A um sentimento de não pertença, e à perda do irmão, alia-se ainda um sentimento de orfandade, por uma mãe que a rejeita desde muito cedo, entregando-a ao fim de um ano aos cuidados da avó (alegando que a filha a rejeita), e pela sensação de uma família pulverizada pela morte do seu irmão.
Anos depois, esta jovem que se sente estranha na sua pele e na sua terra, torna-se errante, vivendo alguns anos em França. Além da família, de raízes dispersas, são igualmente nómadas várias das personagens que cruzam o romance, como por exemplo o professor por quem ela se apaixona.
Realismo mágico
Num primeiro capítulo bastante pungente, com a dor provocada pelo luto do irmão, por uma perda reavivada com o desenterrar dos seus ossos, sente-se ainda assim laivos que aproximam a narrativa de um realismo mágico. Acontece assim quando se abre a narrativa com um acontecimento que se pode julgar insólito, como aliás o adjetivo reforça, nesse “estranho ano em que as acácias se esqueceram de florir” (p. 11). Ou quando se evoca uma memória de um fuzilamento. Ou ainda, no final do segundo capítulo, quando a narradora, que vê o mundo pelos olhos do seu eu criança, enuncia que, ao chegar ao aeroporto de Lisboa para viajar de regresso a Moçambique, “esperei inutilmente que a sala imensa de chão de mármore onde nos encontrávamos descolasse e nos levasse a todos pelos ares ao longo dos dez mil quilómetros, como um gigantesco tapete voador telecomandado por um deus compassivo” (p. 30).
Dores de crescimento
Da mesma forma que a narradora nos conta as suas dores de crescimento, com a primeira menstruação, ou a descoberta da sua sexualidade aos 16 anos com um professor mais velho, intenta uma revisão histórica do país que a viu nascer e que ela vê renascer.
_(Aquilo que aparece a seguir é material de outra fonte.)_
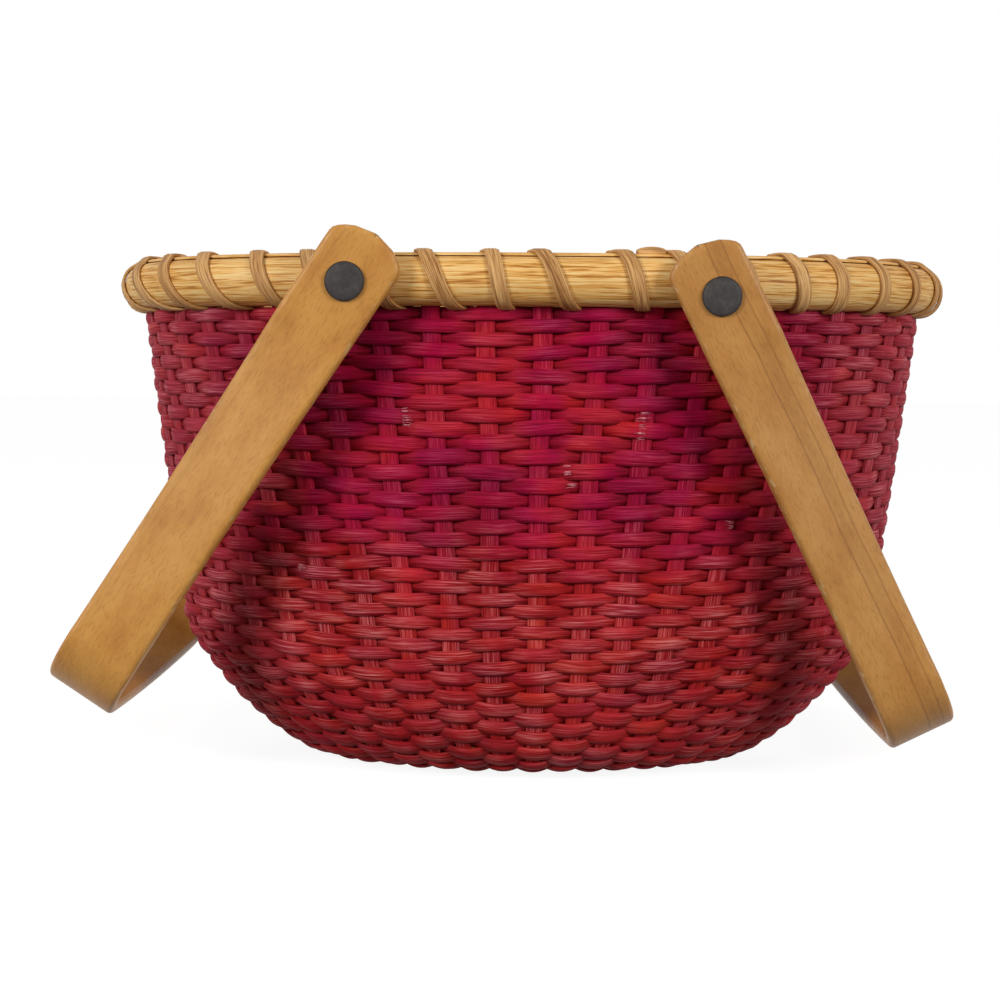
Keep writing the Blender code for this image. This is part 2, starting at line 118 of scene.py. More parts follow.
OVAL_POWER = 2.2
STAKES = 47
PLATE_HALF_LENGTH = 84.6 * MM
PLATE_HALF_WIDTH = 51.6 * MM
GROOVE_LEVEL = 3.2 * MM
KNEE_HALF_LENGTH = 130.6 * MM
KNEE_HALF_WIDTH = 90.5 * MM
KNEE_HEIGHT = 50.0 * MM
TOP_HALF_LENGTH = 145.3 * MM
TOP_HALF_WIDTH = 93.0 * MM
WEAVE_TOP = 164.2 * MM
RIM_BOTTOM = 167.2 * MM
RIM_TOP = 183.8 * MM
# The low bend sweeps out slowly at the ends and quickly at the front and back
END_SWEEP = 1.6
FRONT_SWEEP = 0.6
RISE_SWEEP = 1.6
# How much closer together the stakes stand at the ends, in even steps from the plate to the rim
STAKE_CROWDING = (0.0, 0.02, 0.03, -0.04, -0.10, -0.16)
BEND_LEVELS = 61
UPPER_LEVELS = 41
OVAL_POINTS = 1441
GRID_COLUMNS = 941
GRID_LEVELS = 181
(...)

“E naquela noite de 25 de Junho do ano de 1975 voltámos a nascer. Com outra identidade, noutra condição. Na noite em que morreu o país onde nascemos e do seu corpo morto brotou um outro, dançámos desajeitados ritmos que não nasciam dos nossos pés, mas que celebravam um país que inventaram para nós.” (p. 31)
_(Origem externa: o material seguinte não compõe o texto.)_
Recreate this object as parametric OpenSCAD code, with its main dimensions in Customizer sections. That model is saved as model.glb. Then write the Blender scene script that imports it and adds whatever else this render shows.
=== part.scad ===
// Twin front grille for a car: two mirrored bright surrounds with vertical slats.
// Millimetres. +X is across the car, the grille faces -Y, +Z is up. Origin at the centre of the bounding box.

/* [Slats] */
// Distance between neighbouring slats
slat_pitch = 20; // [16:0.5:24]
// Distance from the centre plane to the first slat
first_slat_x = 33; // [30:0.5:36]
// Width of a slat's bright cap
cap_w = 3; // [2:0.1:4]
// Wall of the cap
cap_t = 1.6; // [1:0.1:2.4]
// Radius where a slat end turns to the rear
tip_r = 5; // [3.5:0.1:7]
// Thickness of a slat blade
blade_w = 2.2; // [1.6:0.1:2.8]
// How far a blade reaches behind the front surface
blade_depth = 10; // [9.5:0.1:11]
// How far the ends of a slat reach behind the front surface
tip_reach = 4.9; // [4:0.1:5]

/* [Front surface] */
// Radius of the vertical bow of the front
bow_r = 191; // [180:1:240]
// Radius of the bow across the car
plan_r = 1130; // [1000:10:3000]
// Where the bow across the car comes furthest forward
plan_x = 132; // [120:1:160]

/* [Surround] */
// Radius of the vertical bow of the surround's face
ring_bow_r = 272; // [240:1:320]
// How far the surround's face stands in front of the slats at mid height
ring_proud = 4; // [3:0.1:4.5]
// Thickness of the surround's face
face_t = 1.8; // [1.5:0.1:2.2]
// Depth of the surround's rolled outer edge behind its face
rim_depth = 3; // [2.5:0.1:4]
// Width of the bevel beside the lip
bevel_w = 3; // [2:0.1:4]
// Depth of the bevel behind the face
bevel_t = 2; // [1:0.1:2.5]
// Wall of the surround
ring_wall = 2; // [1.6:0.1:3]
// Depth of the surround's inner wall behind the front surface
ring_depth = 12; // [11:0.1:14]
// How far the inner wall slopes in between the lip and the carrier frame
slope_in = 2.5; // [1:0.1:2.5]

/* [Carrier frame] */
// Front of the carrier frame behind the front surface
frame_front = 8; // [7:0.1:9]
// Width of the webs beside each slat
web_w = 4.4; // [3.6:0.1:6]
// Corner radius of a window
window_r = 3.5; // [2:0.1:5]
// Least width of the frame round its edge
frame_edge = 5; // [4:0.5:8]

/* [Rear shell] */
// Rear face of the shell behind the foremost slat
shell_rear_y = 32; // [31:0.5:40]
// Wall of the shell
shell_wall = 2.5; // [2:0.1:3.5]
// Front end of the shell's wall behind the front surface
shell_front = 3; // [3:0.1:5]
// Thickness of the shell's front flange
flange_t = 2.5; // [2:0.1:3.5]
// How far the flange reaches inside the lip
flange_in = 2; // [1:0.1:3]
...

A narradora ao relatar a sua vida, fá-lo naturalmente com a sapiência da mulher em que se tornou. Há várias passagens em que faz mesmo essa cisão entre a experiência de então e o conhecimento depois adquirido.
“Os contentores levam os despojos dos colonialistas. Os despojos de 500 anos de pilhagem. Os colonialistas fogem que nem ratos. Sabemos lá nós, com 10 anos, o que são colonialistas? Deve ser muito feio, pela forma como o dizem, pensas tu ao ouvires o insulto que te dirigem.” (p. 101)
Mais ainda, há um discurso subtilmente historiográfico, onde também não se poupam críticas quer à ex-colónia quer ao colonizador, em que se considera como os factos agora narrados nem sempre pertencem ao registo oficial:
“Os relatos parcos do único jornal da época em Moçambique também me dão conta de que estávamos nesse ano em plena guerra civil, ainda que não se encontre esta palavra em nenhum.” (p. 12)
Tornado é ainda, e sobretudo, um romance intimista, emotivo, nem sempre cronologicamente linear, ainda que os acontecimentos históricos da independência moçambicana irrompam como pano de fundo:
“7 de setembro de 74. O edifício da Rádio Clube de Moçambique, a poucos metros da nossa casa, foi tomado. Há um grupo de militares, brancos, de Forças especiais, que se recusa a entregar o país. Os Acordos de Lusaka estão marcados para esse dia” (p. 102)
Teresa Noronha nasceu em Moçambique em 1965. Licenciou-se em Agronomia em 1986 pela Universidade Eduardo Mondlane e, em 1988, foi para França, Montpellier, onde frequentou o mestrado em Desenvolvimento Rural. Em 1991 decide viver em Portugal, onde foi professora de Matemática, Ciências e Francês, em Lisboa e em Angra do Heroísmo. Começa a trabalhar como tradutora (1996) e, posteriormente, em edição de livros na Editora Fim de Século (1999) e Íman Edições (2000-2004) de que foi uma das sócias fundadoras. Traduziu vários romances do francês para a editora Teorema. Um curto vestido de Festa, de Christian Bobin, editado pela Barco Bêbado, é uma das suas mais recentes traduções.
Em 2004 regressa a Moçambique e trabalha como editora na Escola Portuguesa de Moçambique – Centro de Ensino e Língua Portuguesa. Neste âmbito, deu um impulso à edição de livros infanto-juvenis em Moçambique e as suas iniciativas editoriais têm marcado o panorama gráfico deste país.